I also made a set of poi, so now I can finally get back to practicing. If you are unfamiliar with the art of poi spinning, check this video out.
I’ve had a bad habit of giving away or losing my practice sets, and I hadn’t made a new set in ages because I no longer have a reliable scale to measure out the weights that I make from rice balloons. Well, my dear BFF pointed out that even though I can’t measure by weight, I can still measure by volume, so that’s exactly what I did. This worked brilliantly because I was forced to make them lighter than I usually do, and my one complaint with my previous designs was that they tended to be a little too heavy and a little too short. These are excellent, they even had a great test run while I was at the beach by 5 or 6 different spinners of various skill levels.
I’ve got two main WIPs that I’ve been giving attention. The first is the festival harness I’ve been letting languish. I finally stopped trying to make the design more complicated than it needs to be and started knitting one of the side pouches.
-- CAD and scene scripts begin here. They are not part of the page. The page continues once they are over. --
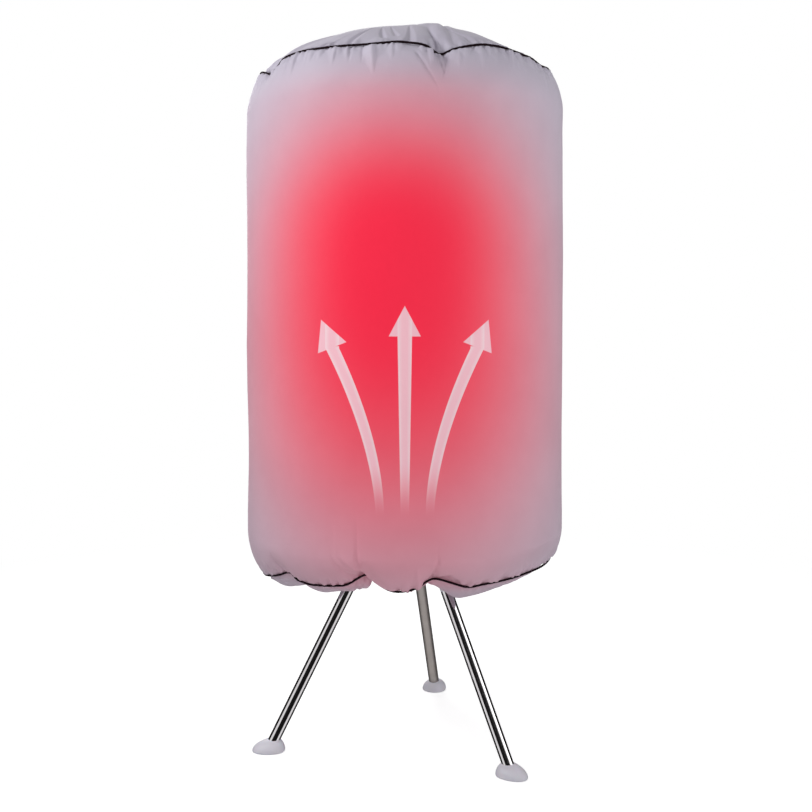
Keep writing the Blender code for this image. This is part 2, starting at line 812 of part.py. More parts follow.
def build_leg(name, azimuth):
    hinge = hinge_point(f"{name}_leg_hinge", upright(azimuth, leg_pivot_radius, leg_pivot_height))
    along = turn(leg_angle, "Z") @ turn(-90, "X")
    bore = tube_radius - tube_wall
    steel = "satin_steel" if name == "rear" else "polished_steel"
    tube = ring(tube_radius, bore, -leg_end, -collar_end - seat_gap)
    turned(f"{name}_leg_tube", tube, steel, along, hinge)

    # The heel meets the ring's underside when the leg stands, and turns away from it when the leg folds in
    heel_top = pivot_drop - seat_gap
    outline = [(0, heel_top), (heel_length, heel_top), (heel_length, 0)]
    outline += arc((0, 0), knuckle_head_radius, 0, -270, 15)
    knuckle = plate(f"{name}_leg_knuckle", [outline[::-1]], 2 * tube_radius, "white_plastic", None, hinge)
    plug = [(0, -collar_start), (tube_radius, -collar_start), (tube_radius, -collar_end)]
    plug += [(bore - seat_gap, -collar_end), (bore - seat_gap, -plug_end), (0, -plug_end)]
    join(knuckle, turned(f"{name}_leg_plug", plug, frame=along, parent=hinge, closed=False))
    eye = solid_round(pin_radius + seat_gap, -tube_radius - cut_overrun, tube_radius + cut_overrun)
    cut(knuckle, turned(f"{name}_leg_eye", eye, parent=hinge, closed=False, size="small"))

    inner = tube_radius + side_gap + ear_wall + seat_gap
    outer = inner + pin_head_height
    outline = [(0, outer), (pin_head_radius, outer), (pin_head_radius, inner), (pin_radius, inner)]
    outline += [(pin_radius, -inner), (pin_head_radius, -inner), (pin_head_radius, -outer), (0, -outer)]
    turned(f"{name}_leg_pin", outline, "zinc", None, hinge, closed=False, size="small")

    foot = build_foot(f"{name}_foot", hinge)
    hole = solid_round(tube_radius + seat_gap, -leg_end - seat_gap, -collar_end)
    cut(foot, turned(f"{name}_foot_bore", hole, frame=along, parent=hinge, closed=False))


# A half ellipsoid with a flat sole, leaning inward so that the toe is long and the heel is steep
def build_foot(name, hinge):
    mesh = bpy.data.meshes.new(name)
    shape = bmesh.new()
    bmesh.ops.create_uvsphere(shape, u_segments=16, v_segments=12, radius=1)
    everything = shape.verts[:] + shape.edges[:] + shape.faces[:]
    bmesh.ops.bisect_plane(shape, geom=everything, plane_co=(0, 0, 0), plane_no=(0, 0, 1), clear_inner=True)
    rim = [edge for edge in shape.edges if edge.is_boundary]
    bmesh.ops.contextual_create(shape, geom=rim)
    for vertex in shape.verts:
        x, y, z = vertex.co
        lean = foot_lean_share * foot_height * z
        vertex.co = (x * foot_half_length - lean, y * foot_half_width, z * foot_height)
    bmesh.ops.recalc_face_normals(shape, faces=shape.faces)
    shape.to_mesh(mesh)
    shape.free()
    spot = move(foot_circle - leg_pivot_radius, -leg_pivot_height, 0) @ turn(-90, "X")
    return place(name, mesh, "white_plastic", spot, hinge)


# The cap's crown falls with the cover's first ring, and rounds off below it
def cap_fall(share):
    dome = total_height - panel_wall / 2 - top_rim_height
    slope = dome * top_ring_shares[0] / (top_rim_radius - seam_clear)
    return slope * share * cap_radius + cap_crown * share**2


def build_pole():
    bore = lower_radius + seat_gap
    sleeve = bore + sleeve_wall
    floor = flange_seat + flange_thickness
    outline = [(0, floor), (bore, floor), (bore, floor + sleeve_height), (sleeve, floor + sleeve_height)]
    outline += [(sleeve, floor), (flange_radius, floor), (flange_radius, flange_seat), (0, flange_seat)]
    turned("pole_socket", outline, "white_plastic", closed=False)
    inside = lower_radius - pole_wall
    turned("pole_lower_tube", ring(lower_radius, inside, tube_seat, lower_top), "satin_steel")
    slide = upper_radius + seat_gap
    turned("pole_bush", ring(inside - seat_gap, slide, lower_top - bush_height, lower_top), "dark_plastic")
    rest = lower_top + seat_gap
    outline = [(lock_radius, lower_top + lock_above), (lock_radius, lower_top - lock_below)]
    outline += [(bore, lower_top - lock_below), (bore, rest), (slide, rest), (slide, lower_top + lock_above)]
    turned("pole_lock_sleeve", outline, "dark_plastic")
    tube = ring(upper_radius, upper_radius - pole_wall, lower_top - pole_overlap, upper_top)
    turned("pole_upper_tube", tube, "satin_steel")
    plug = upper_radius - pole_wall - seat_gap
    outline = [(share * cap_radius, cap_top - cap_fall(share)) for share in cap_ring_shares]
    plug_base = cap_base - cap_plug
    outline += [(cap_radius, cap_base), (plug, cap_base), (plug, plug_base), (0, plug_base)]
    turned("top_cap", outline, "white_plastic", closed=False)


# X runs outward from the pivot and Y up. Scallops in the top edge keep hangers apart, and the tip turns up
def arm_outline():
    length = arm_reach - pivot_circle
    upper = arm_head_radius
    tip_start = length - 2 * arm_tip_width
    first = crown_radius - pivot_circle + arm_head_radius
    pitch = (tip_start - first) / scallop_count
    outline = arc((0, 0), arm_head_radius, 270, 90, 8)
    for i in range(scallop_count):
        start = first + pitch * (i + scallop_start_share)
        for share in scallop_arc_shares:
            dip = scallop_depth * math.sin(math.pi * share)
            outline.append((start + pitch * scallop_length_share * share, upper - dip))
    outline += [(tip_start, upper), (length - arm_tip_width, arm_tip_rise), (length, arm_tip_rise)]
    outline.append((length, -arm_end_depth))
    outline += [(share * length, -arm_depth) for share in arm_belly_shares[::-1]]
    return outline[::-1]


def build_rack():
    spin = front_azimuth + first_arm_angle
    top = pivot_height + arm_head_radius + seat_gap + crown_roof
    low = pivot_height - crown_below
    body = ring(crown_radius, upper_radius + seat_gap, low, top)
    crown = turned("crown", body, "white_plastic", turn(spin, "Z"), size="crown")
    roof = arm_head_radius + seat_gap
    half_slot = arm_thickness / 2 + seat_gap
    tunnel = arc((pivot_circle, pivot_height), wire_radius + seat_gap, 90, -270, 6)[:-1]
    for i in range(arm_count):
        azimuth = spin + 360 * i / arm_count
        slot_low = (-arm_head_radius - seat_gap, -crown_below - cut_overrun, -half_slot)
        slot_high = (crown_radius - pivot_circle + cut_overrun, roof, half_slot)
        spot = upright(azimuth, pivot_circle, pivot_height)
        cut(crown, box(f"arm_slot_{i + 1}", slot_low, slot_high, frame=spot))
        hinge = hinge_point(f"arm_{i + 1}_hinge", spot)
        eye = arc((0, 0), wire_radius + eye_gap, 0, 360, 12)[:-1]
        outlines = [arm_outline(), eye]
        plate(f"arm_{i + 1}", outlines, arm_thickness, "white_plastic", None, hinge, as_mesh=False)
    cut(crown, turned("wire_tunnel", tunnel, frame=turn(spin, "Z"), size="crown"))
    wire = arc((pivot_circle, pivot_height), wire_radius, 90, -270, 6)[:-1]
    turned("crown_ring", wire, "zinc", turn(spin, "Z"), size="crown")

    # A grub screw between two arms, above the ring wire, holds the crown on the pole
    between = spin + 180 / arm_count
    level = top - crown_roof
    screw_frame = outward(between, 0, level)
    hole = solid_round(grub_radius + seat_gap, 0, crown_radius + cut_overrun)
    cut(crown, turned("grub_hole", hole, frame=screw_frame, closed=False, size="small"))
    grub = solid_round(grub_radius, upper_radius + seat_gap, crown_radius - cut_overrun)
    turned("crown_screw", grub, "zinc", screw_frame, closed=False, size="small")


clear_scene()
dryer = new_collection("portable_clothes_dryer")
cutters = new_collection("cutters")
build_cover()
build_zip()
build_housing()
build_blower()
build_controls()
build_tripod()
for leg_name, leg_azimuth in leg_azimuths.items():
    build_leg(leg_name, leg_azimuth)
build_pole()
build_rack()
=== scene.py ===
# Portable clothes dryer: a blown-out fabric cover over a folding rack, on a blower and three folding legs.
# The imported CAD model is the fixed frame. Metres, +Z up, front towards -Y, origin on the floor under the pole.
import math
from functools import partial

import bpy
import numpy as np
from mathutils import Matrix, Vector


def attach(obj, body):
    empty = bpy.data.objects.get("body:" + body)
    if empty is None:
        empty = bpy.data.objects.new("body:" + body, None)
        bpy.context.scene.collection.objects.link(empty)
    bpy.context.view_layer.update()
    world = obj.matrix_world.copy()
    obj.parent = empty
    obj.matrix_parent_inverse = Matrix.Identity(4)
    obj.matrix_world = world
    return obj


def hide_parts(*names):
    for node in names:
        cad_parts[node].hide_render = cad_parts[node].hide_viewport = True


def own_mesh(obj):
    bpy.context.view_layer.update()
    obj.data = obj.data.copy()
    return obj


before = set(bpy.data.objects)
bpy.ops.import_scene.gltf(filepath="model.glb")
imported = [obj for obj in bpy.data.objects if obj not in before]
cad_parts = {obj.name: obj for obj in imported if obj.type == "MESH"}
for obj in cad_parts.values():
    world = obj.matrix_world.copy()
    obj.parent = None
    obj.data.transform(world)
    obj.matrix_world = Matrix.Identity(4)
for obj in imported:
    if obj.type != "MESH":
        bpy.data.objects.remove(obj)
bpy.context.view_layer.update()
dice = np.random.RandomState(41)
print("frame loaded")


# sRGB hex to linear: c / 12.92 below 0.04045, else ((c + 0.055) / 1.055) to the power 2.4
def toLinear(hexColour):
    values = [int(hexColour[i:i + 2], 16) / 255 for i in (1, 3, 5)]
    return (*[c / 12.92 if c < 0.04045 else ((c + 0.055) / 1.055) ** 2.4 for c in values], 1)


# Fills a node's sockets, by name or in order, with numbers, vectors, hex colours or other nodes' outputs
def fill(node, sockets):
    for name, value in sockets.items() if isinstance(sockets, dict) else enumerate(sockets):
        if isinstance(value, bpy.types.NodeSocket):
            node.id_data.links.new(value, node.inputs[name])
        else:
            node.inputs[name].default_value = toLinear(value) if isinstance(value, str) else value


# Adds one node with its settings and sockets, and gives back one of its outputs. A Mix of colours takes its share at
# socket 0 and the colours at 6 and 7, and gives the mixed one as output 2
def addNode(tree, kind, sockets=(), out=0, **settings):
    node = tree.nodes.new("ShaderNode" + kind)
    for name, value in settings.items():
        setattr(node, name, value)
    fill(node, sockets)
    return node.outputs[out]


# A Principled material whose plain values sit on the shader's own sockets, with a short way to add nodes to it
def newMaterial(name, values):
    material = bpy.data.materials.new(name)
    material.use_nodes = True
    shader = material.node_tree.nodes["Principled BSDF"]
    fill(shader, values)
    return material, partial(addNode, material.node_tree), shader


# Corner rows and columns of the quads of a grid that closes round its columns, and round its rows when looped
def gridCorners(rows, columns, looped):
    r = np.arange(rows if looped else rows - 1)[:, None]
    c = np.arange(columns)[None, :]
    r, c = (a.ravel() for a in np.broadcast_arrays(r, c))
    return np.stack([r, r, r + 1, r + 1], axis=-1), np.stack([c, c + 1, c + 1, c], axis=-1)


# True when the quads face outwards: their corners' triple products about the middle of the points add up above 0
def facesOutwards(points, quads):
    a, b, c, d = (points[quads[:, i]] - points.mean(axis=0) for i in range(4))
    return (a * np.cross(b, c)).sum() + (a * np.cross(c, d)).sum() > 0


# A mesh from a rows x columns grid of points. ends: "loop" closes the rows on themselves, "pole" draws the first and
# last rows together, "cap" closes them with a flat face. uv: the width round the columns and each row's distance
def gridPiece(name, grid, material, ends="loop", uv=None, sharp=None):
    rows, columns = grid.shape[:2]
    atRow, atColumn = gridCorners(rows, columns, ends == "loop")
    quads = atRow % rows * columns + atColumn % columns
    points = grid.reshape(-1, 3)
    step = 1 if facesOutwards(points, quads) else -1
    if ends == "pole":
        quads = np.clip(quads - columns + 1, 0, (rows - 2) * columns + 1)
        points = np.vstack([points[:1], points[columns:-columns], points[-1:]])
        faces = quads[columns:-columns, ::step].tolist()
        faces += quads[:columns][:, [0, 2, 3]][:, ::step].tolist() + quads[-columns:][:, :3][:, ::step].tolist()
    else:
        faces = quads[:, ::step].tolist()
    if ends == "cap":
        first = list(range(columns))
        last = list(range((rows - 1) * columns, rows * columns))
        faces += [first[::-step], last[::step]]
    mesh = bpy.data.meshes.new(name)
    mesh.from_pydata(points.tolist(), [], faces)
    mesh.polygons.foreach_set("use_smooth", np.ones(len(mesh.polygons), bool))
    if sharp:
        mesh.set_sharp_from_angle(angle=math.radians(sharp))
    if uv is not None:
        width, distances = uv
        across = atColumn * (width / columns)
        along = np.asarray(distances)[atRow % rows]
        corners = np.stack([across, along], axis=-1)[:, ::step]
        mesh.uv_layers.new(name="surface").data.foreach_set("uv", corners.ravel())
    # Where each point rests, so that a pattern stays on cloth that a joint flattens
    mesh.attributes.new("rest", "FLOAT_VECTOR", "POINT").data.foreach_set("vector", points.ravel())
    mesh.update()
    mesh.materials.append(material)
    piece = bpy.data.objects.new(name, mesh)
    bpy.context.scene.collection.objects.link(piece)
    return piece


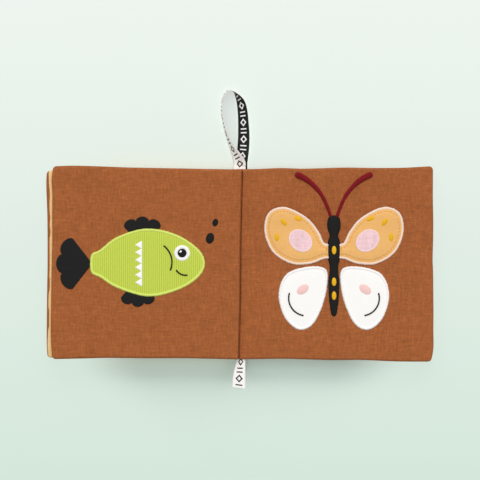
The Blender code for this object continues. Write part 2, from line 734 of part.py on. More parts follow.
def make_upper_wing(word, side, carrier):
    """A loose padded wing, sewn to the page along its inner edge, with its trim."""
    start_x = BUTTERFLY_TO_SPINE + side * WING_HINGE_OFFSET
    outline = wing_outline(
        UPPER_WING_SHARES, side, start_x, UPPER_WING_Y, UPPER_WING_WIDTH, UPPER_WING_HEIGHT
    )
    pad = moved_inwards(outline, WING_BORDER_WIDTH + SOFT_GAP)
    keep_mesh(
        f"upper_wing_{word}",
        raised(pad, BUTTERFLY_BASE_Z, PADDED_TOP_Z, PADDED_TRIM_CROWN, PADDING_STEPS),
        "orange_cloth",
        carrier,
    )
    keep_mesh(
        f"upper_wing_{word}_border",
        raised_ring(
            outline, WING_BORDER_WIDTH, BUTTERFLY_BASE_Z, BUTTERFLY_BASE_Z + BORDER_THICKNESS
        ),
        "pink_satin",
        carrier,
    )
    trim_top = PADDED_TRIM_Z + EMBROIDERY_THICKNESS
    rim = EMBROIDERY_THICKNESS / 4

    def place(shares):
        return (
            start_x + side * shares[0] * UPPER_WING_WIDTH,
            UPPER_WING_Y + shares[1] * UPPER_WING_HEIGHT,
        )

    patch = oval(
        place(UPPER_WING_PATCH_SHARES),
        WING_PATCH_RADIUS_X,
        WING_PATCH_RADIUS_Y,
        side * radians(40),
        OUTLINE_STEPS // 2,
    )
    keep_mesh(
        f"upper_wing_{word}_patch", raised(patch, PADDED_TRIM_Z, trim_top, rim), "pink_cloth", carrier
    )
    for number, (shares, turn) in enumerate(zip(UPPER_WING_SEED_SHARES, UPPER_WING_SEED_TURNS), 1):
        seed = oval(place(shares), SEED_SHORT_RADIUS, SEED_LONG_RADIUS, side * turn)
        keep_mesh(
            f"wing_seed_{word}_{number}",
            raised(seed, PADDED_TRIM_Z, trim_top, rim),
            "mustard_satin",
            carrier,
        )


def make_lower_wing(word, side, carrier):
    """A white wing sewn flat to the page, with its border, an oval and a stitched line."""
    start_x = BUTTERFLY_TO_SPINE + side * (BODY_HALF_WIDTH + SOFT_GAP)
    outline = wing_outline(
        LOWER_WING_SHARES, side, start_x, LOWER_WING_Y, LOWER_WING_WIDTH, LOWER_WING_HEIGHT
    )
    patch = moved_inwards(outline, WING_BORDER_WIDTH + SOFT_GAP)
    patch_top = BUTTERFLY_BASE_Z + PATCH_THICKNESS
    keep_mesh(
        f"lower_wing_{word}",
        raised(patch, BUTTERFLY_BASE_Z, patch_top, PATCH_RIM),
        "white_cloth",
        carrier,
    )
    keep_mesh(
        f"lower_wing_{word}_border",
        raised_ring(
            outline, WING_BORDER_WIDTH, BUTTERFLY_BASE_Z, BUTTERFLY_BASE_Z + BORDER_THICKNESS
        ),
        "white_satin",
        carrier,
    )
    rim = EMBROIDERY_THICKNESS / 4

    def place(shares):
        return (
            start_x + side * shares[0] * LOWER_WING_WIDTH,
            LOWER_WING_Y + shares[1] * LOWER_WING_HEIGHT,
        )

    spot = oval(
        place(LOWER_WING_OVAL_SHARES),
        WING_OVAL_RADIUS_X,
        WING_OVAL_RADIUS_Y,
        side * LOWER_WING_OVAL_TURN,
    )
    keep_mesh(
        f"lower_wing_{word}_oval",
        raised(spot, LOWER_WING_TRIM_Z, LOWER_WING_TRIM_Z + EMBROIDERY_THICKNESS, rim),
        "pink_satin",
        carrier,
    )
    first, last = LOWER_WING_LINE_ENDS
    if side < 0:
        first, last = pi - first, pi - last
    stitched_line(
        f"lower_wing_{word}_line",
        arc(place(LOWER_WING_LINE_SHARES), WING_LINE_RADIUS, first, last),
        LOWER_WING_TRIM_Z,
        "black_satin",
        carrier,
    )


def make_antenna(word, side, carrier):
    """A padded feeler that curves outwards and widens to a club."""
    foot_x = BUTTERFLY_TO_SPINE + side * ANTENNA_FOOT_X_SHARE * BODY_HALF_WIDTH
    foot_y = BODY_BOTTOM_Y + BODY_LENGTH + SOFT_GAP + ANTENNA_HALF_WIDTH * ANTENNA_WIDTH_SHARES[0]
    route = smooth_route(
        [
            (foot_x + side * x * ANTENNA_REACH_X, foot_y + y * ANTENNA_REACH_Y)
            for x, y in ANTENNA_ROUTE_SHARES
        ],
        LINE_STEPS,
    )
    along = np.gradient(route, axis=0)
    along = along / np.linalg.norm(along, axis=1, keepdims=True)
    away = np.stack([along[:, 1], -along[:, 0]], axis=1)
    where = np.linspace(0, 1, LINE_STEPS)
    half = ANTENNA_HALF_WIDTH * np.interp(
        where, np.linspace(0, 1, len(ANTENNA_WIDTH_SHARES)), ANTENNA_WIDTH_SHARES
    )
    first_angle = np.linspace(-pi / 2, pi / 2, CORNER_STEPS + 2)[1:-1, None]
    cap = route[-1] + half[-1] * (
        np.cos(first_angle) * along[-1] - np.sin(first_angle) * away[-1]
    )
    outline = np.vstack([route + away * half[:, None], cap, (route - away * half[:, None])[::-1]])
    keep_mesh(
        f"antenna_{word}",
        raised(outline, BUTTERFLY_BASE_Z, PADDED_TOP_Z, PADDED_TRIM_CROWN * 3 / 4, PADDING_STEPS),
        "red_cloth",
        carrier,
    )


def make_butterfly_body(carrier):
    """The long padded body in the middle, with three mustard seeds on it."""
    right = [
        (BUTTERFLY_TO_SPINE + x * BODY_HALF_WIDTH, BODY_BOTTOM_Y + y * BODY_LENGTH)
        for x, y in BODY_HALF_OUTLINE_SHARES
    ]
    left = [(2 * BUTTERFLY_TO_SPINE - x, y) for x, y in right[::-1]]
    keep_mesh(
        "butterfly_body",
        raised(
            smooth_outline(right + left),
            BUTTERFLY_BASE_Z,
            PADDED_TOP_Z,
            PADDED_TRIM_CROWN,
            PADDING_STEPS,
        ),
        "black_satin",
        carrier,
    )
    top = PADDED_TRIM_Z + EMBROIDERY_THICKNESS
    rim = EMBROIDERY_THICKNESS / 4
    for number, share in enumerate(BODY_SEED_SHARES, 1):
        place = (BUTTERFLY_TO_SPINE, BODY_BOTTOM_Y + share * BODY_LENGTH)
        seed = oval(place, SEED_SHORT_RADIUS, SEED_LONG_RADIUS)
        keep_mesh(
            f"body_seed_{number}", raised(seed, PADDED_TRIM_Z, top, rim), "mustard_satin", carrier
        )


def main():
    clear_scene()
    leaf_pivot = (0, 0, HINGE_HEIGHT)
    base = pivot("book_base", (0, 0, 0))
    front = pivot("front_cover_hinge", leaf_pivot)
    middle = pivot("middle_leaf_hinge", leaf_pivot)
    loop = pivot("hanging_loop_hinge", (0, TAPE_HINGE_Y, TAPE_HINGE_Z))
    tag = pivot("tag_hinge", (0, -TAPE_HINGE_Y, TAPE_HINGE_Z))
    make_leaf(
        "front_cover",
        -1,
        COVER_WIDTH,
        COVER_MIDDLE_Z,
        (("outer_cloth", "brown_cloth"), ("inner_cloth", "tan_cloth")),
        front,
    )
    make_leaf(
        "middle_leaf",
        -1,
        MIDDLE_LEAF_WIDTH,
        MIDDLE_LEAF_MIDDLE_Z,
        (("lower_cloth", "tan_cloth"), ("upper_cloth", "brown_cloth")),
        middle,
    )
    make_leaf(
        "back_cover",
        1,
        COVER_WIDTH,
        COVER_MIDDLE_Z,
        (("outer_cloth", "brown_cloth"), ("inner_cloth", "brown_cloth")),
        base,
    )
    make_spine(base)
    make_hanging_loop(loop)
    make_tag(tag)
    make_fish(middle)
    for word, side in (("left", -1), ("right", 1)):
        wing_place = (BUTTERFLY_TO_SPINE + side * WING_HINGE_OFFSET, 0, BUTTERFLY_BASE_Z)
        make_upper_wing(word, side, pivot(f"upper_wing_{word}_hinge", wing_place))
        make_lower_wing(word, side, base)
        make_antenna(word, side, base)
    make_butterfly_body(base)


main()
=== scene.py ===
# %% [markdown]
# # A crinkle cloth book
# This lesson dresses the plain solids of a soft book for babies. Each cloth, thread and tape is worked
# out as a surface with numpy, and gets a finish made of shader nodes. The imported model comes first,
# because every piece is placed by it and moves with its bodies.

import json
from math import cos, pi, radians, sin

import bmesh
import bpy
import numpy as np
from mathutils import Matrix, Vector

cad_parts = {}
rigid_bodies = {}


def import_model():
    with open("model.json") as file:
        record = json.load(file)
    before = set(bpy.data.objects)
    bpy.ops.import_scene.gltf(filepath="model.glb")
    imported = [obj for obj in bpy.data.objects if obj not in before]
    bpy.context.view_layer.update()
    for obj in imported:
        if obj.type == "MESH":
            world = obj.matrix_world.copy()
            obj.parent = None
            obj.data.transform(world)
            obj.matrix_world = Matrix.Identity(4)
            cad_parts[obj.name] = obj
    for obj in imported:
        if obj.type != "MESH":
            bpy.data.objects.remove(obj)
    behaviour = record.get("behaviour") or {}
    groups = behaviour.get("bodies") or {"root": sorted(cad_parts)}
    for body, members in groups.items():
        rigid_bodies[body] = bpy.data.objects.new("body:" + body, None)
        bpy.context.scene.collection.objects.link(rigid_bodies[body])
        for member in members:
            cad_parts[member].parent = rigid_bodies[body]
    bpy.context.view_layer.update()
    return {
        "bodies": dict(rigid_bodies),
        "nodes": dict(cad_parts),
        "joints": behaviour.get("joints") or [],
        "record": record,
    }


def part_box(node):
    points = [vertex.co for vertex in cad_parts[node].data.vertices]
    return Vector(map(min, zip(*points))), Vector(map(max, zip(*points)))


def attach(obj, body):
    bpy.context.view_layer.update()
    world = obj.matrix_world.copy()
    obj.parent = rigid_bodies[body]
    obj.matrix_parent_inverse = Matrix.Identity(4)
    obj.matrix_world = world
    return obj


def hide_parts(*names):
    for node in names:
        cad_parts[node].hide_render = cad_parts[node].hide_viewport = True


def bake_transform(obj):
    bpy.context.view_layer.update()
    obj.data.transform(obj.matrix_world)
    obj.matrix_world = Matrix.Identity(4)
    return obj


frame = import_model()

# %% [markdown]
# ## Sizes
# The solids say how large the book is. A page is a square pad of 16 cm, the left side is two pads high
# and the right side one. Everything else is set against these numbers.

# %% Sizes read from the solids
MM = 0.001
LEFT_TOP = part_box("middle_leaf_upper_cloth")[1].z
RIGHT_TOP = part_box("back_cover_inner_cloth")[1].z
LEAF_HALF = RIGHT_TOP / 2
MIDDLE_LEAF_Z = LEFT_TOP - LEAF_HALF
HALF_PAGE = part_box("back_cover_inner_cloth")[1].y
WING_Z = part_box("upper_wing_left")[0].z
print(f"Left page at {LEFT_TOP / MM:.2f} mm, right page at {RIGHT_TOP / MM:.2f} mm")

# %% [markdown]
# ## The camera
# The photo looks straight down at the open book from about a metre. A 100 mm lens keeps the edges of
# the pages almost free of perspective, so their sides hardly show.

# %% The camera over the spread
CAMERA_HEIGHT = 1.113
CAMERA_Y = 0.0195
LENS = 100
SENSOR = 36
view = bpy.data.cameras.new("camera")
view.lens = LENS
view.sensor_width = SENSOR
camera = bpy.data.objects.new("camera", view)
camera.location = (0, CAMERA_Y, CAMERA_HEIGHT)
bpy.context.scene.collection.objects.link(camera)
bpy.context.scene.camera = camera
picture_width = SENSOR / LENS * (CAMERA_HEIGHT - RIGHT_TOP)
print(f"The picture is {picture_width / MM:.0f} mm wide at the right page")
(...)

It’s slightly tedious going being all garter stitch on size 4 needles, but it’s quite good when I need something mindless to work on while I think or read.
I’ve also put loads of work into the baby blanket I’m making for my fairy godchild. My aim is to give it to her for her half birthday in October, and at the rate I’m going, it should be ready in just a week or two. I keep debating weather it is big enough or not, because it is more than adequate size for a 6 month old, but I also want her to keep and use this blanket for as long as possible. I only have enough yarn to make it so big, so I think I’ll just keep crocheting until I reach the natural limit.
So now that it’s September, I should probably think about where I want to go with YOP. I aim to post my next update on Sunday (or Monday), during which time I’ll reexamine my goals and what it is that I want to get out of YOP, as well as blogging as a whole.